On the other hand, we have another audience of regulators, investors and issuers who have expressed a strong preference for PDF and printed documentation – these documents have a concrete quality, they are seen as trusted, fixed at a point in time and subject to board scrutiny.
From a regulatory perspective, legislation is clearly moving towards supporting a digital-first approach. The Disclosure Guidance and Transparency Rules now posit the ESEF or UKSEF xHTML submission as the official annual report for Main Market listed companies – the format being PDF doesn’t actually ‘count’ for anything.
The advent of deemed consent processes means printed copies have dropped massively in the last decade as companies also think more about the environmental impact of printing reports. For some companies domiciled outside of the UK, they aren’t even required to produce printed copies at all.
Even Companies House is shaking off its reputation as a dusty old library and modernising, with many of our clients now successfully digitally submitting their UKSEF tagged versions to Companies House via their new portal instead of doubling up on printed or mono versions.
We also have new accessibility rules from Europe supportive of tagged and structured marketing communications. With clear hierarchies, labelling and alt text, a screen reader can interpret what it’s reading and navigate around the document in the right order.
We need to remember that a PDF often behaves a bit like an image – the words and image don’t always make sense to a non-human reader. Imagine an optical character recognition (OCR) machine crawling over a document – it can make out the text via contrast and shapes but misses context clues. With tags, schema mark-up and alt text, screen readers can make sense of what they’re reading, what the text is describing and what order it flows in – an elevated structure for someone visually impaired using a screen reader. Those same accessibility elements also elevate understanding for AI readers.
(The uptake and appetite for universally accessible PDFs (PDF/UAs) in the UK has been slow to say the least, with only around 5% of the FTSE 100 offering an accessible PDF in 2025 – but we expect this figure to rise in the coming years when people realise elevating for screen readers also elevates comprehension for an AI audience, as well as the commencement of lawsuits in Europe as the EAA beds in.)
So, why are we all designing for PDF first? Why does the PDF remain king?

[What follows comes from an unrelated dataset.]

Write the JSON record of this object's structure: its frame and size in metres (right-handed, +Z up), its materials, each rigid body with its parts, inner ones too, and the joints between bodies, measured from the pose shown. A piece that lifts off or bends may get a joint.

In our recent round of FTSE 100 research, we found that all the FTSE 100 companies produced a PDF report. However, there are clear signs that leaders and innovators in the space are using a more truly digital-first approach.
What’s the issue?
PDFs aren’t super accessible by machine readers and they are not very interactive. They also require messy (or at least, imperfect) conversion to get to the xHTML format that is required under the Disclosure Guidance and Transparency Rules for formal submission of the annual report just four months after year end for Main Market listed companies.
They do still have a place however; they are seen as a trustable, ‘point-in-time’ source of truth, subject to scrutiny by auditors and signed off by the board. But catering to our new audience of AI and digital, mobile-first, skim human readers requires a refreshed approach, rather than treating this audience as an afterthought.
As we move towards more tagging, more accountability, more data and more accessibility, the format of the report is becoming as important as the substance.
What next?
As an independent agency, we’re agnostic on ways of working, and we’re free to pick and choose which providers and platforms we work with. Through our clients and industry partners we can cater to a range of appetites and budgets. Having offered microsites and websites for years, we’re currently positioning ourselves to offer digital-first or HTML-first reporting, avoiding the need to design for print first and then reformat this content for the web. This approach has the potential to simplify version control, reduce time pressure at sign off, increase digital and AI accessibility, as well as act as a single-source platform for data collection and self-editing.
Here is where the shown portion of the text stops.